Some words from the Early Christian Church:[1]
34:21 The Wicked Condemned
THE RIGHTEOUS ONE. AUGUSTINE: Who else is this just one, but our Lord Jesus Christ, who is also the propitiatory offering for our sins? Those who hate him therefore do meet that most wretched death, because all who are not reconciled to our God through him die in their sins. EXPOSITIONS OF THE PSALMS 34.26.76
FAILURE. THEODORE OF MOPSUESTIA: Not only do sinners meet such a fate, but also those hostile to the righteous will fall foul of troubles. Now, he says this to bring out the extent of the providence that God shows for the righteous. “Will come to grief” means that they will stumble, will trip up, will fail in their hostile intent against the righteous by being punished by God; “come to grief” meaning “missing the mark,” which means failing to achieve a purpose and intent at odds with that prescribed—hence our calling a wrong action a sin as being at odds with the proper intention. COMMENTARY ON PSALMS 34.22B.77
BEYOND THE FUNERAL. AUGUSTINE: What looks like a good death to you would seem very dreadful if you could see the inner side of it. Outwardly you see him lying in bed, but do you see the inner reality, as he is dragged off to hell? . . . Do not put your questions to beds draped with costly coverings, or flesh muffled up in rich clothes, or mourners with their extravagant laments, or a weeping family, or a crowd of flunkeys before and behind when the corpse is taken out for burial or monuments marble and gilded. If you put your questions to these, they tell you lies, for many people there are who have not merely sinned in small matters but have been thoroughly wicked, who yet have had a plush death like this, who have been judged worthy of being mourned, embalmed, clothed, carried in procession to the grave and buried in no other fashion than this. Put your questions rather to the gospel, and it will reveal to your faith the soul of the rich man burning in torments, helped not a whit by the honors and obsequies that the vanity of the living has lavished on his dead body. EXPOSITIONS OF THE PSALMS 34.25.78
34:22 Refuge in God
THE HOPE OF THE RIGHTEOUS. CASSIODORUS: This psalm has certainly ended well in the hope of those who are good that, after forsaking the association of the wicked, they may instead reach toward the good things yet to come. EXPLANATION OF THE PSALMS 34.23.79
Rev. Dr. Dietrich Bonhoeffer writes concerning the end and the Christian:
The hope of Christians points to the coming again of Jesus and the resurrection of the dead. In the Psalter this hope is not expressed in so many words. That which has been, since the resurrection of Jesus, spread out for the church as a long line of events of salvation history moving toward the end of all things, is from the viewpoint of the Old Testament still a single undivided whole. Life in community with the God of revelation, the final victory of God in the world, and the establishing of the messianic kingdom are all subjects of prayer in the Psalms.
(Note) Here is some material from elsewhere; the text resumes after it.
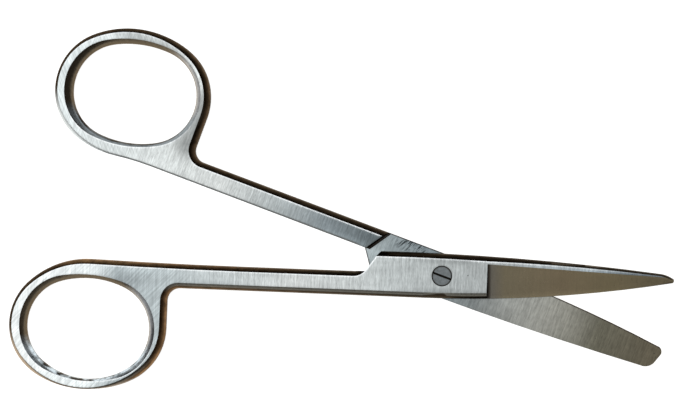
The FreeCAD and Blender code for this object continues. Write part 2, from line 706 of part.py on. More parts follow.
# Screw holes: the pointed half turns on the screw and sinks its head, and the blunt half
# holds its thread
face = f"{size('thickness')} / 2"
running = f"2 * {size('running_clearance')}"
clearHole = drawCircle(pointed, "clear_hole", face, f"{size('neck_diameter')} + {running}")
cutPocket(pointed, "pointed_clear_hole", clearHole, size("thickness"))
headSeat = drawCircle(pointed, "head_seat", face, f"{size('head_diameter')} + {running}")
cutPocket(pointed, "pointed_head_seat", headSeat, f"{size('head_height')} + {size('seat_clearance')}")
threadHole = drawCircle(blunt, "thread_hole", face,
                        f"{size('thread_diameter')} + 2 * {size('seat_clearance')}")
cutPocket(blunt, "blunt_thread_hole", threadHole, size("thickness"))


def buildScrew():
    """Flush slotted head, a plain neck to turn on, and a thread down to the back face."""
    body = doc.addObject("PartDesign::Body", "pivot_screw")
    body.Label = "pivot_screw"
    face = f"({size('thickness')} / 2)"
    head = f"({size('head_diameter')} / 2)"
    neck = f"({size('neck_diameter')} / 2)"
    thread = f"({size('thread_diameter')} / 2)"
    breakEdge = size("screw_edge_break")
    seat = f"({face} - {size('head_height')})"
    section = sketchOn(body, "screw_section", "XZ_Plane")
    drawPolygon(section, (("0", f"-{face}"), (f"{thread} - {breakEdge}", f"-{face}"),
                          (thread, f"-{face} + {breakEdge}"), (thread, "0"), (neck, "0"), (neck, seat),
                          (head, seat), (head, f"{face} - {breakEdge}"), (f"{head} - {breakEdge}", face),
                          ("0", face)))
    turned = body.newObject("PartDesign::Revolution", "turned")
    turned.Profile = section
    turned.ReferenceAxis = (section, ["V_Axis"])
    turned.Angle = 360
    slot = sketchOn(body, "slot_section", "XY_Plane", face)
    end = f"({head} + {size('overrun')})"
    side = f"({size('slot_width')} / 2)"
    drawPolygon(slot, ((f"-{end}", f"-{side}"), (end, f"-{side}"), (end, side), (f"-{end}", side)))
    cutPocket(body, "slot", slot, size("slot_depth"))
    return body


screw = buildScrew()

# Assembly: the pointed half lies along the frame with the blunt half turned over beneath it
halfAngle = f"{size('open_angle')} / 2"
lift = f"create(<<vector>>; 0; 0; {size('thickness')} / 2)"
upright = "create(<<vector>>; 0; 0; 1)"
turnLine = f"create(<<vector>>; cos({halfAngle}); -sin({halfAngle}); 0)"
places = ((pointed, f"create(<<rotation>>; {upright}; 0)"),
          (blunt, f"create(<<rotation>>; {turnLine}; 180)"),
          (screw, f"create(<<rotation>>; {upright}; -{size('open_angle')})"))
for body, turn in places:
    body.setExpression("Placement", f"create(<<placement>>; {lift}; {turn})")
doc.recompute()

# Every object must have built before anything is written
for item in doc.Objects:
    if "Invalid" in item.State or "Error" in item.State:
        raise RuntimeError(f"{item.Label} did not build: {item.State}")
for body in (pointed, blunt, screw):
    if body.Shape.isNull() or not body.Shape.isValid() or len(body.Shape.Solids) != 1:
        raise RuntimeError(f"{body.Label} is not one sound solid")

os.makedirs("parts", exist_ok=True)
for body in (pointed, blunt, screw):
    body.Shape.exportStep(f"parts/{body.Label}.step")
    print(body.Label, round(body.Shape.Volume, 1), "cubic millimetres")
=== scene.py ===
import math

import bpy
from mathutils import Matrix, Vector

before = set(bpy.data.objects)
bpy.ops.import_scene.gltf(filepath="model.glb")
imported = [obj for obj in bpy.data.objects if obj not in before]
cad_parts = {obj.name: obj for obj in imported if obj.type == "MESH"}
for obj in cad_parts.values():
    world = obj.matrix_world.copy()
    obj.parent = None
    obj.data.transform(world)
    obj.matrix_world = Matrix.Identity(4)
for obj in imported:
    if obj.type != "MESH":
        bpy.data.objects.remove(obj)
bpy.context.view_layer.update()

print("frame loaded:", ", ".join(sorted(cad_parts)))

mm = 0.001


def linear(colour):
    parts = [int(colour[place:place + 2], 16) / 255 for place in (1, 3, 5)]
    return [part / 12.92 if part <= 0.04045 else ((part + 0.055) / 1.055) ** 2.4 for part in parts] + [1.0]


def addNode(tree, kind, inputs=(), stops=(), **settings):
    node = tree.nodes.new(kind)
    for name, value in settings.items():
        setattr(node, name, value)
    for name, value in dict(inputs).items():
        if isinstance(value, bpy.types.Node):           # a node stands for its first output in use
            value = next(output for output in value.outputs if output.enabled)
        if isinstance(value, bpy.types.NodeSocket):
            tree.links.new(value, node.inputs[name])
        else:
            node.inputs[name].default_value = value
    for place, (position, colour) in enumerate(stops):  # only a colour ramp has stops
        ramp = node.color_ramp.elements
        stop = ramp[place] if place < 2 else ramp.new(position)
        stop.position = position
        stop.color = linear(colour)
    return node


def newMaterial(name):
    material = bpy.data.materials.new(name)
    material.use_nodes = True
    tree = material.node_tree
    tree.nodes.clear()
    shader = addNode(tree, "ShaderNodeBsdfPrincipled")
    addNode(tree, "ShaderNodeOutputMaterial", {"Surface": shader})
    return material, tree, shader


# The two halves: forged stainless steel, ground on a fine belt and then filed by hand round the
# rings. The eye gets a satin face with fine lines across it, and darker side walls. Smooth steel
# mostly mirrors what is round it, so the faces' tones, the walls' brown, the bevel's brown-grey and
# the dark and bright bands are painted reflections and shade, by place and by which way a wall faces.
# Distances are in mm along the half, from the screw towards the blade's tip, and across it.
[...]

There is no difference in this respect from the New Testament. To be sure, the Psalms pray for community with God in this earthly life, but they know that this community does not end with this earthly life but continues beyond it, even stands in contrast to it (Pss. 17:14f., 6, 34). So life in community with God is certainly always directed beyond death. Death is indeed the irreversible bitter end for body and soul. It is the wages of sin, and this must not be forgotten (Pss. 39, 90). But on the other side of death is the eternal God (Pss. 90, 102). Therefore death will not triumph, but life will triumph in the power of God (Pss. 16:9ff., 56:14 [13], 49:16 [15], 73:24, 118:15ff.). We find this life in the resurrection of Jesus Christ, and we pray for it now and forever.[2]
Rev. Dr. Tim Saleska ends this Psalm in a pastoral fashion:
In the meantime, the voice in Psalm 34 reminds us that we should not think that Yhwh has relinquished control of his creation. Nor should we think that he is not in control of our lives. Nor that he isn’t near to us in those times of brokenness when he seems most distant. Sometimes, in ways that can seem ordinary, but also sometimes in ways that people can only call extraordinary, Yhwh shows his hand—even (and maybe especially) to the lowliest among us. When he does, we can rejoice in the sign that Yhwh has forsaken neither us nor his promise to us in Christ. The mitigations that he brings to our lives are tastes of a glorious future. It is for this reason that I give the psalmist’s final words in the psalm their deepest possible meaning. For me, his words describe the ultimate truth for which I wait: “Yhwh redeems the life of his servants, and all those who seek refuge in him will not be ashamed” (34:23 [22]).[3]
Class is now in session!
[1] Blaising, Craig A. and Carmen S. Hardin, eds., Psalms 1–50. ACCS 7. ICCS/Accordance electronic edition, version 2.6. Downers Grove: InterVarsity Press, 2008. OT Vol. 7, 268-269.
[2] Dietrich Bonhoeffer, Life Together and Prayerbook of the Bible, ed. Gerhard Ludwig Müller, Albrecht Schönherr, and Geffrey B. Kelly, trans. Daniel W. Bloesch and James H. Burtness, vol. 5, Dietrich Bonhoeffer Works (Minneapolis, MN: Fortress Press, 1996), 176.
[3] Timothy E. Saleska, Psalms 1–50, ed. Christopher W. Mitchell, Concordia Commentary (Saint Louis, MO: Concordia Publishing House, 2020), 552.